La mattina del nove dicembre gli studenti hanno deciso di compiere un’azione di rottura rispetto all’appiattimento politico che invade ogni organo di rappresentanza.

Le forme, ad oggi previste, per garantire la partecipazione politica degli studenti, nel sistema scolastico italiano, non sono, infatti, sufficienti. Né la rappresentanza di Istituto né la rappresentanza all’interno della Consulta Provinciale Studentesca ci permettono di incidere sulle questioni fondamentali dell’istruzione pubblica. L’unico potere decisionale detenuto realmente da noi studenti si esercita su tutto ciò che di effimero è presente nella scuola. È da rilevare, inoltre, che, alle belle parole sulla partecipazione, sono affiancate minacce e leggi volte ad intimorire chi vuole esporsi per dire la propria, ultimo esempio di ciò è il DDL 1660. Consegue a queste mancanze il tanto biasimato disinteresse nella politica da parte dei giovani. Ma come si combatte questa piaga? Ci rispondono: “con corsi e informazione”. È l’ignoranza, secondo loro, la ragione per la quale un uomo non ha cura del proprio destino. Però, chiunque abbia la minima contezza della storia del processo democratico in Europa e nel mondo, si renderà facilmente conto di come quest’analisi sia errata.

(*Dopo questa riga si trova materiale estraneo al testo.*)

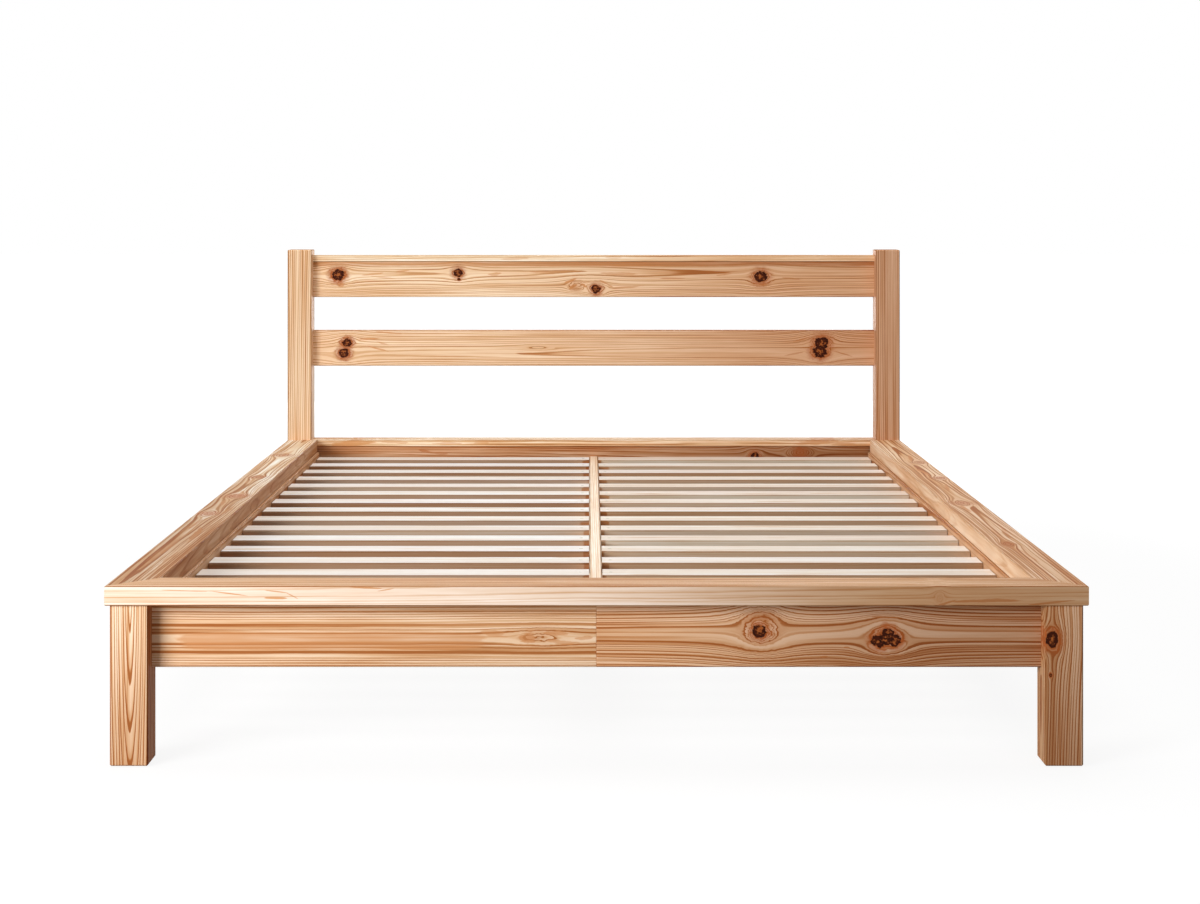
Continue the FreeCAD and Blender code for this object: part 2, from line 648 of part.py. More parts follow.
def main():
    make_posts()
    make_headboard_rails()
    make_head_rail()
    make_front_legs()
    make_aprons()
    make_splice_block()
    make_caps()
    make_mitre_tongues()
    make_side_boards()
    make_slat_rails()
    make_centre_beam()
    make_centre_leg()
    make_hanger(block_back_y, 1, "apron_splice_block")
    make_hanger(head_rail_front_y, -1, "head_rail")
    make_bed_fittings()
    make_slats()
    make_glides()
    os.makedirs("parts", exist_ok=True)
    for name in sorted(pieces):
        shape = finished(name)
        shape.exportStep(f"parts/{name}.step")
        print(f"{name}: {len(shape.Solids)} solids, {shape.Volume / 1000:.1f} cm3")


main()
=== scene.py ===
import math

import bmesh
import bpy
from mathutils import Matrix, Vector


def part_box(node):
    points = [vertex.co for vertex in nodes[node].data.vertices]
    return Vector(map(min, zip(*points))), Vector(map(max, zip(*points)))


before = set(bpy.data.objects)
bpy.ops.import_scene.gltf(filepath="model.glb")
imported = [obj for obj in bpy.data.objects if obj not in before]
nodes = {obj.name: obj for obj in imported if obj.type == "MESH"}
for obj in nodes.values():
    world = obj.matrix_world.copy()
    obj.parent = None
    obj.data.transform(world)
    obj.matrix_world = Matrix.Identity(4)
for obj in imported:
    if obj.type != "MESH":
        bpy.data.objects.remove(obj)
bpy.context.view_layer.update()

# The looks of a low slatted bed in knotty pine. Metres: +X to the right, +Y to the headboard, +Z up.
# Every board keeps its CAD shape. It gets pine of its own: growth rings round a pith in or beside the board,
# knots that the grain flows round, fibres and end grain, all worked out from places in the space of the bed.
# Some colours also carry painted light and shade: board tones that fall off from left to right, darker narrow
# sides on some boards and on the slats, darker broken edges, a shadow band under the headboard's top strip
# and dark inner ends of the slats' front edges.

# ---- picture and camera
IMAGE_WIDTH = 1200
SENSOR_WIDTH = 36.0
CAMERA_PLACE = (-0.0118, -4.329, 0.8887)
FOCAL_PIXELS = 2108.0       # focal length in pixels of the picture
VANISHING_POINT = (589.0, 200.0)
IMAGE_CENTRE = (600.0, 452.0)

# ---- axes of a board (X, Y, Z are 0, 1, 2): along the grain, across its main face, and through it
UPRIGHT = (2, 0, 1)
ON_EDGE_ACROSS_BED = (0, 2, 1)
FLAT_ACROSS_BED = (0, 1, 2)
FLAT_ALONG_BED = (1, 0, 2)
ON_EDGE_ALONG_BED = (1, 2, 0)

# ---- pine: colours run from 0 to 255, and tints are what is left of a colour in linear light
LATE_TINT = (0.52, 0.28, 0.135)      # late wood, from the colour of early wood
PATCH_TINT = (0.9, 0.77, 0.64)       # broad warm patches
END_TINT = (0.66, 0.56, 0.47)        # end grain
ARRIS_SHADE_TINT = (0.68, 0.6, 0.52)       # broken edges darkened as painted shade, against the highlight they catch
FLECK_TINT = (0.72, 0.44, 0.25)      # resin marks, flames of late wood and bands of painted shade
KNOT_HALO = (172, 88, 40)
KNOT_LIGHT = (168, 92, 44)
KNOT_DARK = (64, 23, 8)
KNOT_RIM = (38, 12, 4)
WOOD_SPECULAR = 0.07
WOOD_ROUGHNESS = 0.6
WOOD_BUMP = 0.35
RELIEF_DEPTH = 0.0004                # metres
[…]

Noi, con la massima modestia, vorremmo far notare qualcosa che a tanti sembra sfuggire: il grande problema dei sistemi su cui si dovrebbe fondare una reale gestione del potere democratico è la loro, sempre maggiore, ininfluenza. L’uomo non si interessa di questi sistemi non perché non ha cura del proprio destino ma perché non riconosce un effettivo nesso tra la sua sorte ed essi.